Another good example is where to draw the lines on advocating violence, since technically anyone advocating a military action or talking positively about revolution is advocating violence, and in the latter case is advocating illegal activity as well. Others include whether to demand translation of very short foreign language phrases, whether to enforce rules on personal threads (e.g. technically warpus's travel threads are personal threads, but they're obviously a positive addition to the site), what to do with minor spam and slightly rude comments (now allowed in non-RD threads), and so on.

This all seems fairly trivial compared to issues like selective enforcement and punishment of people with the "wrong" beliefs, but the thread I opened about declining OT activity indicates that we went too far with enforcement of minor issues and that it really did hurt many people's willingness to participate. I've informally dialed back my minor rule enforcement as a result.

It's a tough balance, of course, because loosening the rules too much would result in this site's quality deteriorating until it resembled the cesspools we see on the rest of the internet. I have never stayed active on any other site for anything close to the amount of time I've been here, and it's the quality of discussion that has kept me here. Civility is hard to come by; when I look at news or (especially) Youtube comment sections it's mostly out of morbid curiosity and no desire to join in.

I agree that it's hard to write rules and enforce them to the letter. The expletive thing to me seems more clear-cut than the "violence" issue. The former is a question of intent and enforcement drifting; it's something that merits a small modification to the definition of the rule. Four symbols could mean one of quite a few expletives that would be censored, and I don't see the theoretical distinction between doing that and simply writing (expletive) at that point...in both cases the reader simply infers one (or doesn't) and continues.
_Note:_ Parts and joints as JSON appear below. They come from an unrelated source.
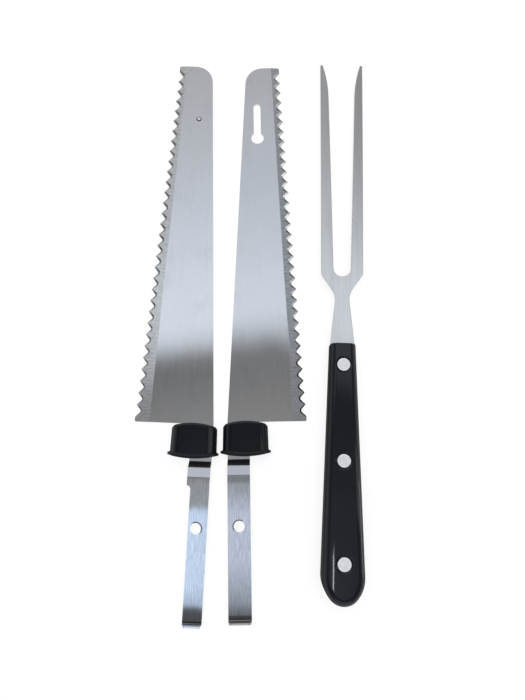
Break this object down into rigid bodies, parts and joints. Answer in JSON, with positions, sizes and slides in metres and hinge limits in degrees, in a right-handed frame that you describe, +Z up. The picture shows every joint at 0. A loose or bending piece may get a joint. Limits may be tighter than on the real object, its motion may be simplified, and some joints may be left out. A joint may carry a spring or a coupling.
{
  "type": "electric knife blades with carving fork",
  "caption": "Matched serrated electric-knife blades with drive shanks, moulded collars, guide rivet and keyhole, laid out beside a long-tined carving fork with a riveted black handle.",
  "frame": {"origin": "on the table under the middle of the laid-out set's bounding box", "axes": "+Y from the shanks and the fork's butt towards the blade tips and tines, +Z up from the table, +X from the blades towards the fork"},
  "size_m": [0.1236, 0.3026, 0.0155],
  "materials": {
    "blade_steel": "brushed stainless steel, flat ground with fine lines along the blade",
    "collar_plastic": "glossy black moulded plastic",
    "rivet_steel": "plain stainless steel, peened",
    "fork_steel": "satin stainless steel",
    "handle_plastic": "glossy black moulded plastic",
    "handle_rivet_metal": "satin, ground flush with the handle"
  },
  "bodies": {
    "left_blade_unit": {"left_blade": "blade_steel", "left_collar": "collar_plastic", "guide_rivet": "rivet_steel"},
    "right_blade_unit": {"right_blade": "blade_steel", "right_collar": "collar_plastic"},
    "fork": {"fork_steel": "fork_steel", "upper_scale": "handle_plastic", "lower_scale": "handle_plastic", "rear_rivet_cap": "handle_rivet_metal", "rear_rivet_pin": "handle_rivet_metal", "middle_rivet_cap": "handle_rivet_metal", "middle_rivet_pin": "handle_rivet_metal", "front_rivet_cap": "handle_rivet_metal", "front_rivet_pin": "handle_rivet_metal"}
  },
  "joints": [
    {"name": "right_blade_stroke", "type": "slide", "parent": "left_blade_unit", "child": "right_blade_unit", "axis": [-0.0175, 0.9998, 0], "range_m": [-0.00805, 0.0112]},
    {"name": "fork_lift", "type": "slide", "parent": "left_blade_unit", "child": "fork", "axis": [0, 0, 1], "range_m": [0, 0.06]}
  ]
}
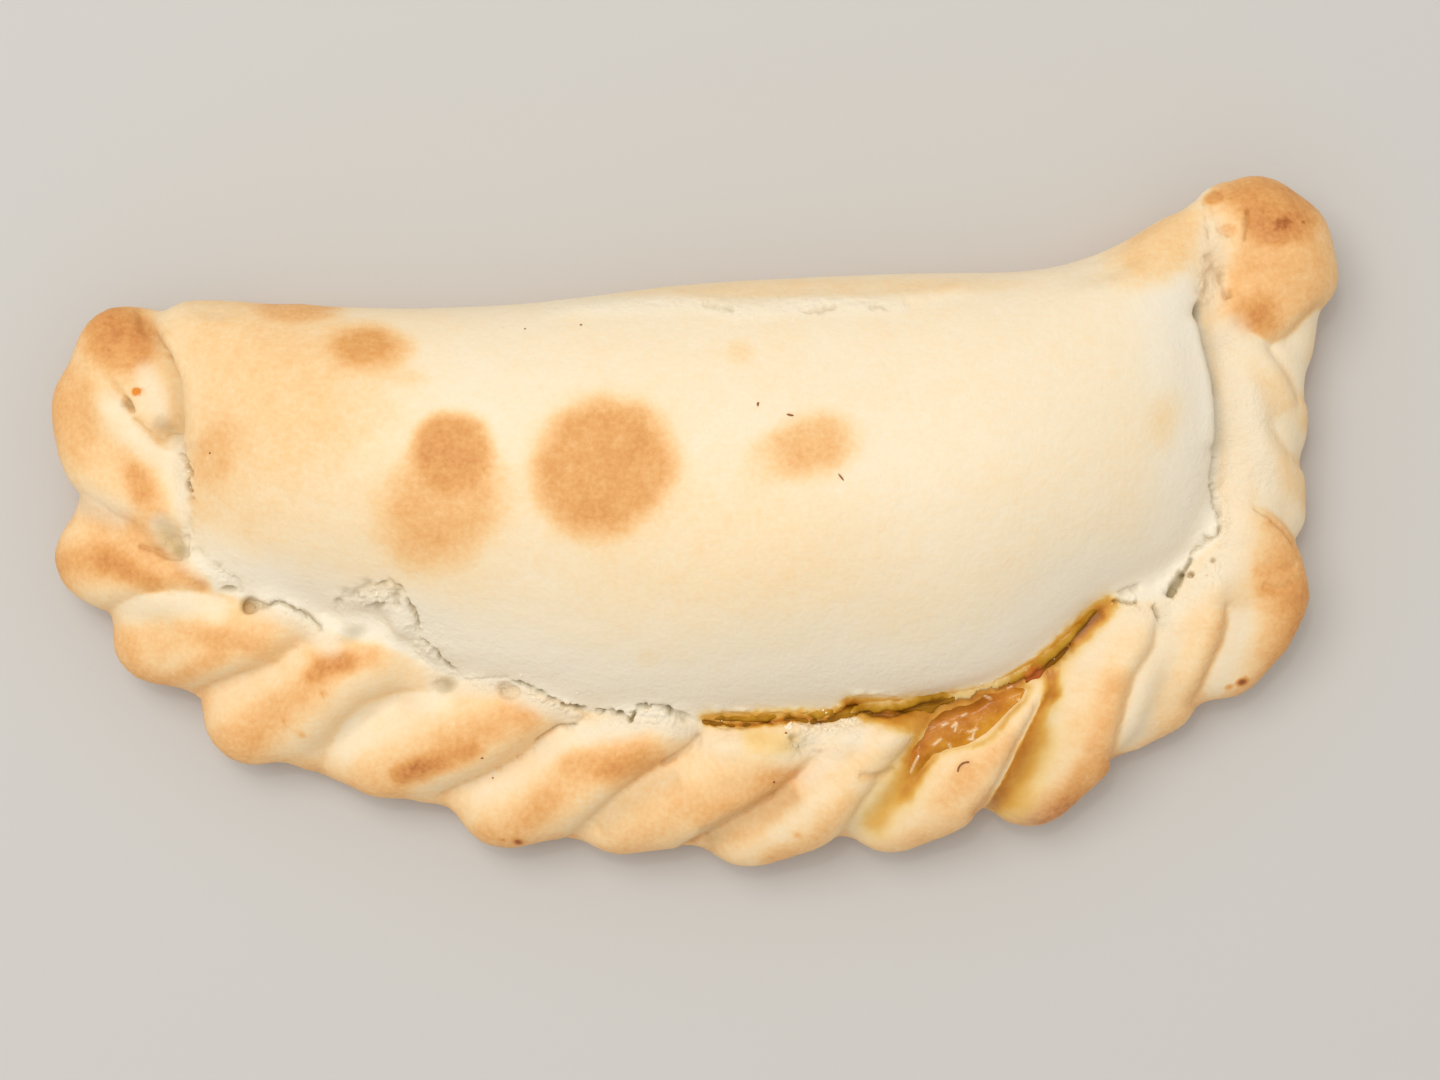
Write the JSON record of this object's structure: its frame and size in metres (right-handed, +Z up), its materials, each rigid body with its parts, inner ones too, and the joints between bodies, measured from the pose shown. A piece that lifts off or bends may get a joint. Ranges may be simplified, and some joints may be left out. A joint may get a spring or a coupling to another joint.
{
  "type": "empanada",
  "caption": "Large baked half-moon pastry with a domed body, a folded rope edge ending in a ball of dough, and filling welling up through a split in the seam.",
  "frame": {"origin": "on the flat underside, below the middle of the plan", "axes": "+X along the length towards the end with the ball of dough, +Y towards the folded back edge, +Z up"},
  "size_m": [0.1396, 0.075, 0.0301],
  "materials": {
    "crust": "pale baked wheat dough, browned in spots and along the crests of the folds",
    "filling": "glossy set stew juice, amber brown"
  },
  "bodies": {
    "root": {"crust": "crust", "filling": "filling"}
  },
  "joints": []
}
The military action one is, to me, a much better example of something that's a bit rough to create a rule and enforce to the letter because it can be applied in an unexpected way that's difficult to write out. Still, this isn't a black-or-white issue in totality, there is such a thing as "lighter or darker grey", and the more ambiguity you add the more you necessarily set mods up for selective enforcement.

The one that has me miffed from another site though is instead a case where a mod flame-baited, used selective enforcement to issue infractions on ticky-tack stuff, "forgot" to check the "notify user of warning" box (violating the forum's rules), twice, then issued a ban without any explanation being accessible (violating the forum's rules again). Finally, an appeal sent to the forum administrator was ignored outright, violating the forum's rules a third time. It's that kind of stuff that's really frustrating, doubly so because it's the developer doing it, and the developer that is angry over being pointed out that his statements are inconsistent with...his own other statements.

Stating objectively demonstrable flaws in a product in a thread about the product or that terminology, as used, can not possibly be consistent with implementation in any known definition of the word in a thread about the term are not actions that would typically result in longstanding bans. Neither of those are explicitly against the rules, so they just slap a "troll" term on that and off you go. That's a little...flagrant. I know my standards might have been a little high going in but come on lol.